### Description of the task
In the listing below, locate the line containing "const angle = 2" and the line containing "obj.parent = None". Output both of them and every line between, exactly as written, and nothing more.

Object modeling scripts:
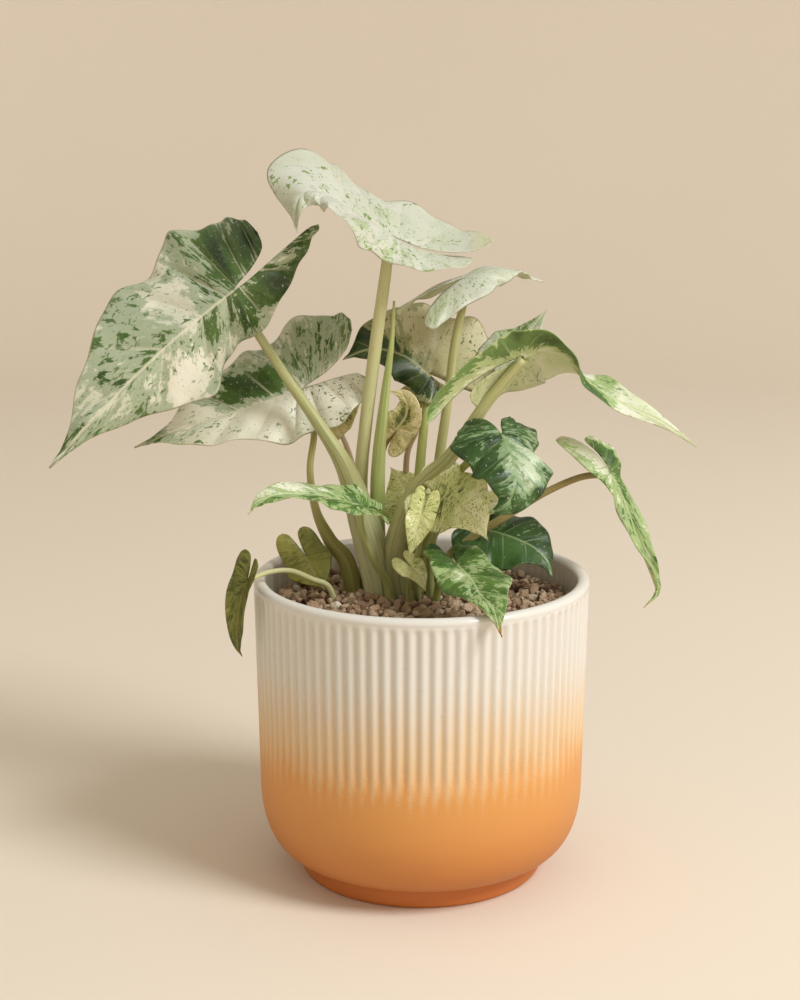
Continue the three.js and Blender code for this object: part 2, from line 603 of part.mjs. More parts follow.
// A blade's middle surface as corners, normals and triangles, and how far its ridge stands down.
function bladeSkin(plan) {
  const heart = HEART_KNOT / (MARGIN.length - 1);
  const [lobeRows, bladeRows] = plan.rows;
  const rounds = [];
  for (let k = 0; k < lobeRows; k++) rounds.push(heart * k / lobeRows);
  for (let k = 0; k <= bladeRows; k++) rounds.push(heart + (1 - heart) * k / bladeRows);
  const corners = [];
  const ridge = [];
  const grid = [0, 1].map((half) => rounds.map((round, row) =>
    Array.from({ length: plan.cols + 1 }, (_, col) => {
      const shared = half === 1 && col === 0 && row >= lobeRows;
      if (shared || (half === 1 && row === rounds.length - 1)) return -1;
      if (col > 0 && (row === 0 || row === rounds.length - 1)) return -2;
      const share = Math.max((round - heart) / (1 - heart), 0);
      const ridged = col === 0 && row >= lobeRows;
      ridge.push(ridged ? MIDRIB_DEPTH * Math.min(RIDGE_RISE * share, 1 - share) : 0);
      return corners.push(bladePoint(plan, half, round, (col / plan.cols) ** COLUMN_POWER)) - 1;
    })));
  grid.forEach((rows, half) => rows.forEach((row, r) => row.forEach((value, c) => {
    if (value === -1) row[c] = grid[0][r][0];
    if (value === -2) row[c] = half === 1 && r > 0 ? grid[0][r][0] : row[0];
  })));
  const triangles = [];
  grid.forEach((rows, half) => {
    for (let r = 0; r + 1 < rows.length; r++) {
      for (let c = 0; c < plan.cols; c++) {
        const quad = [rows[r][c], rows[r][c + 1], rows[r + 1][c + 1], rows[r + 1][c]];
        const [a, b, d, e] = half === 0 ? quad : [quad[3], quad[2], quad[1], quad[0]];
        for (const three of [[a, b, d], [a, d, e]]) {
          if (new Set(three).size === 3) triangles.push(three);
        }
      }
    }
  });
  const open = geometryOf(corners, triangles);
  open.computeVertexNormals();
  const normals = corners.map((_, k) => new THREE.Vector3().fromBufferAttribute(open.attributes.normal, k));
  return { corners, normals, ridge, triangles };
}

const upperCorner = (skin, k, half) => skin.corners[k].clone().addScaledVector(skin.normals[k], half);
const lowerCorner = (skin, k, half) => upperCorner(skin, k, -half - skin.ridge[k]);

// A blade as a thin solid: the same triangles on both faces, and a band round the edge.
function bladeGeometry(skin) {
  const { corners, triangles } = skin;
  const upper = corners.map((_, k) => upperCorner(skin, k, BLADE_HALF));
  const lower = corners.map((_, k) => lowerCorner(skin, k, BLADE_HALF));
  const count = corners.length;
  const all = [...triangles, ...triangles.map(([a, b, c]) => [a + count, c + count, b + count])];
  const edges = new Set(triangles.flatMap(([a, b, c]) => [[a, b], [b, c], [c, a]]).map(String));
  for (const name of edges) {
    const [a, b] = name.split(",").map(Number);
    if (edges.has(`${b},${a}`)) continue;
    all.push([b, a, a + count], [b, a + count, b + count]);
  }
  return geometryOf([...upper, ...lower], all);
}

addPiece("pot", potGeometry(), "glaze");

// The blades' neighbourhood, one small block a triangle, wider than the blade by the gap. The test
// takes a triangle's middle and size.
function blocksWhere(skins, test) {
  const half = BLADE_HALF + GAP;
  return skins.flatMap((skin) => skin.triangles
    .filter((three) => {
      const middle = three.reduce((sum, k) => sum.add(skin.corners[k]), point(0, 0, 0)).divideScalar(3);
      const size = Math.max(...three.map((k) => middle.distanceTo(skin.corners[k])));
      return test(middle, size);
    })
    .map((three) => wasm.Manifold.hull(three.flatMap((k) => [
      upperCorner(skin, k, half).toArray(),
      lowerCorner(skin, k, half).toArray(),
    ]))));
}

const touches = (a, b) => {
  const [one, two] = [a.boundingBox(), b.boundingBox()];
  return [0, 1, 2].every((axis) => one.min[axis] < two.max[axis] && two.min[axis] < one.max[axis]);
};
const clearOf = (solid, others) =>
  others.filter((other) => touches(solid, other)).reduce((rest, other) => rest.subtract(other), solid);

// Blades first, then stalks, each cut clear of the blades and of the stalks before it.
const blades = Object.entries(LEAVES).map(([name, leaf]) => {
  const plan = bladePlan(leaf);
  return { name, finish: leaf.skin, skin: bladeSkin(plan) };
});
const skins = blades.map(({ skin }) => skin);
const stalks = Object.entries(LEAVES).map(([name, leaf]) =>
  ({ name: `stalk_${name}`, points: [...leaf.stalk, leaf.rib[0]], thick: leaf.thick, finish: "stalk" }));
stalks.push({ name: "spear_new_leaf", points: SPEAR.path, thick: SPEAR.thick, finish: "spear" });
const holes = [];
for (const { name, points, thick, finish } of stalks) {
  const widest = Math.max(...thick);
  const sides = widest > THICK_STALK ? THICK_SIDES : THIN_SIDES;
  const steps = Math.max(STALK_STEPS, Math.round(STALK_STEPS_A_POINT * points.length));
  const shape = (extra) => solidOf(stalkGeometry(points, thick, sides, steps, extra));
  const path = Array.from({ length: PATH_STEPS + 1 }, (_, k) => vector(along(points, k / PATH_STEPS)));
  const besidePath = (middle, size) => path.some((place) => place.distanceTo(middle) < size + widest);
  const cutters = [...blocksWhere(skins, besidePath), ...holes];
  addPiece(name, geometryOfSolid(clearOf(shape(0), cutters)), finish);
  holes.push(shape(GAP));
}
for (const { name, finish, skin } of blades) addPiece(`leaf_${name}`, bladeGeometry(skin), finish);

// Potting soil that fills the pot up to the gravel, with plain holes for the stalks.
function soilGeometry() {
  const inner = RIM_RADIUS - WALL - GAP;
  const floor = FLOOR_THICKNESS + GAP;
  const profile = [
    [0, floor], [FOOT_RADIUS - BOWL_INSIDE_STEP - GAP, floor],
    [inner - BOWL_INSIDE_STEP - GAP, floor + BOWL_INSIDE_RISE + GAP],
    [inner, BOWL_TOP], [inner, GRAVEL_BOTTOM - GAP], [0, GRAVEL_BOTTOM - GAP],
  ].map(([r, z]) => new THREE.Vector2(r, z));
  return new THREE.LatheGeometry(profile, RIB_COUNT / 4).rotateX(Math.PI / 2);
}

// A few-sided pumice stone.
function stone(x, y, z, size) {
  const lump = new THREE.OctahedronGeometry(size, 0);
  lump.scale(1, 0.75 + 0.4 * draw(), 0.5 + 0.3 * draw());
  lump.rotateX(0.5 + 0.6 * draw());
  lump.rotateZ(6 * draw());
  lump.translate(x, y, z);
  return solidOf(lump);
}

// A bed of gravel: a disc with rings of stones sunk into it.
function gravelSolid() {
  const reach = RIM_RADIUS - WALL - GAP;
  const disc = new THREE.CylinderGeometry(reach, reach, GRAVEL_TOP - GRAVEL_BOTTOM, RIB_COUNT / 2);
  disc.rotateX(Math.PI / 2);
  disc.translate(0, 0, (GRAVEL_TOP + GRAVEL_BOTTOM) / 2);
  const parts = [solidOf(disc)];
  for (let ring = 0; ring < STONE_RINGS; ring++) {
    const radius = (reach - STONE_SIZE - 0.4) * (ring + 0.3) / (STONE_RINGS - 0.7);
    const count = Math.max(1, Math.round(Math.PI * radius / STONE_SIZE));
    for (let k = 0; k < count; k++) {
      const angle = 2 * Math.PI * (k + 0.6 * draw()) / count + ring;
      parts.push(stone(radius * Math.cos(angle), radius * Math.sin(angle),
        GRAVEL_TOP + STONE_SPREAD * (draw() - 0.5), STONE_SIZE * (0.75 + 0.25 * draw())));
    }
  }
  return wasm.Manifold.union(parts).trimByPlane([0, 0, 1], GRAVEL_BOTTOM);
}

addPiece("soil", geometryOfSolid(clearOf(solidOf(soilGeometry()), holes)), "soil");
const besideGravel = (middle, size) => middle.z - size < GRAVEL_TOP + STONE_SIZE;
const dents = [...holes, ...blocksWhere(skins, besideGravel)];
addPiece("gravel", geometryOfSolid(clearOf(gravelSolid(), dents)), "pumice");

export default plant;
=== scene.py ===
"""A potted splash giant taro: a ribbed ombre pot, pumice gravel, sheathing stalks, marbled blades."""
import math
import random

import bmesh
import bpy
from mathutils import Matrix, Vector, noise


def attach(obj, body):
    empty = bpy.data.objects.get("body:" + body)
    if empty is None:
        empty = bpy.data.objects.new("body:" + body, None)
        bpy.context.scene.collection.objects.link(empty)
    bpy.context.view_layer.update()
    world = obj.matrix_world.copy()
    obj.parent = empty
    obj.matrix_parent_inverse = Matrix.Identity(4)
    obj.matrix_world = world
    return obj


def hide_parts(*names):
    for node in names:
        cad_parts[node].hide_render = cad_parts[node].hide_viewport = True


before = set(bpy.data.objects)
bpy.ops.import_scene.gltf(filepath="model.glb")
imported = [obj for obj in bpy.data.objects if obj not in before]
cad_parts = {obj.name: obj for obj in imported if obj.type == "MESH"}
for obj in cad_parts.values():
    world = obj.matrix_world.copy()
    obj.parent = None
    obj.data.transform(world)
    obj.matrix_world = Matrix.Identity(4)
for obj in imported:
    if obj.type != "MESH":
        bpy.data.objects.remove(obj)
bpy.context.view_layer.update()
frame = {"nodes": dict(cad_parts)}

MM = 0.001

# The pot, in millimetres, with the roundness of its bowl and the count of its ribs.
RIM_RADIUS = 80
POT_HEIGHT = 145.8
WALL = 6
FLOOR_THICKNESS = 12
BOWL_TOP_RADIUS = 78
BOWL_TOP = 45
FOOT_RADIUS = 58.5
FOOT_HEIGHT = 10
BOWL_EXPONENT = 2.23
RIB_COUNT = 88
RIB_DEPTH = 1.15
RIB_BOTTOM = 60
RIB_TOP = 142.3
LIP_HEIGHT = 2.8
FOOT_FLAT = 30

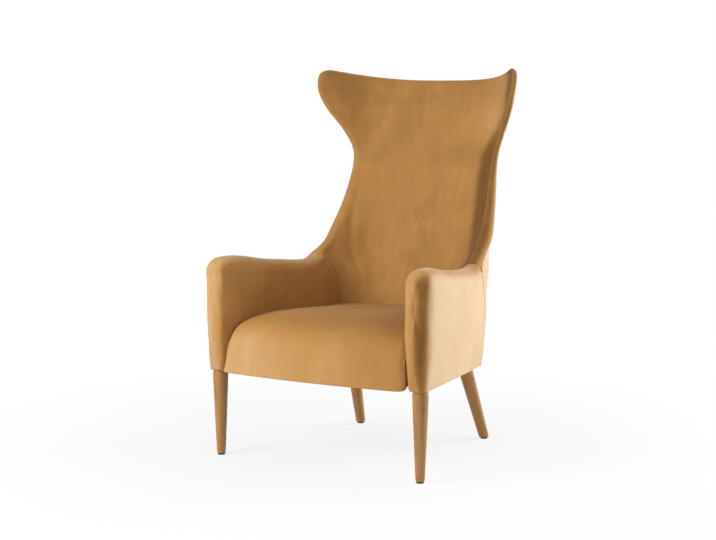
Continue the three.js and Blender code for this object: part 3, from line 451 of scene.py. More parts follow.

### Written solution
      const angle = 2 * Math.PI * (k + 0.6 * draw()) / count + ring;
      parts.push(stone(radius * Math.cos(angle), radius * Math.sin(angle),
        GRAVEL_TOP + STONE_SPREAD * (draw() - 0.5), STONE_SIZE * (0.75 + 0.25 * draw())));
    }
  }
  return wasm.Manifold.union(parts).trimByPlane([0, 0, 1], GRAVEL_BOTTOM);
}

addPiece("soil", geometryOfSolid(clearOf(solidOf(soilGeometry()), holes)), "soil");
const besideGravel = (middle, size) => middle.z - size < GRAVEL_TOP + STONE_SIZE;
const dents = [...holes, ...blocksWhere(skins, besideGravel)];
addPiece("gravel", geometryOfSolid(clearOf(gravelSolid(), dents)), "pumice");

export default plant;
=== scene.py ===
"""A potted splash giant taro: a ribbed ombre pot, pumice gravel, sheathing stalks, marbled blades."""
import math
import random

import bmesh
import bpy
from mathutils import Matrix, Vector, noise


def attach(obj, body):
    empty = bpy.data.objects.get("body:" + body)
    if empty is None:
        empty = bpy.data.objects.new("body:" + body, None)
        bpy.context.scene.collection.objects.link(empty)
    bpy.context.view_layer.update()
    world = obj.matrix_world.copy()
    obj.parent = empty
    obj.matrix_parent_inverse = Matrix.Identity(4)
    obj.matrix_world = world
    return obj


def hide_parts(*names):
    for node in names:
        cad_parts[node].hide_render = cad_parts[node].hide_viewport = True


before = set(bpy.data.objects)
bpy.ops.import_scene.gltf(filepath="model.glb")
imported = [obj for obj in bpy.data.objects if obj not in before]
cad_parts = {obj.name: obj for obj in imported if obj.type == "MESH"}
for obj in cad_parts.values():
    world = obj.matrix_world.copy()
    obj.parent = None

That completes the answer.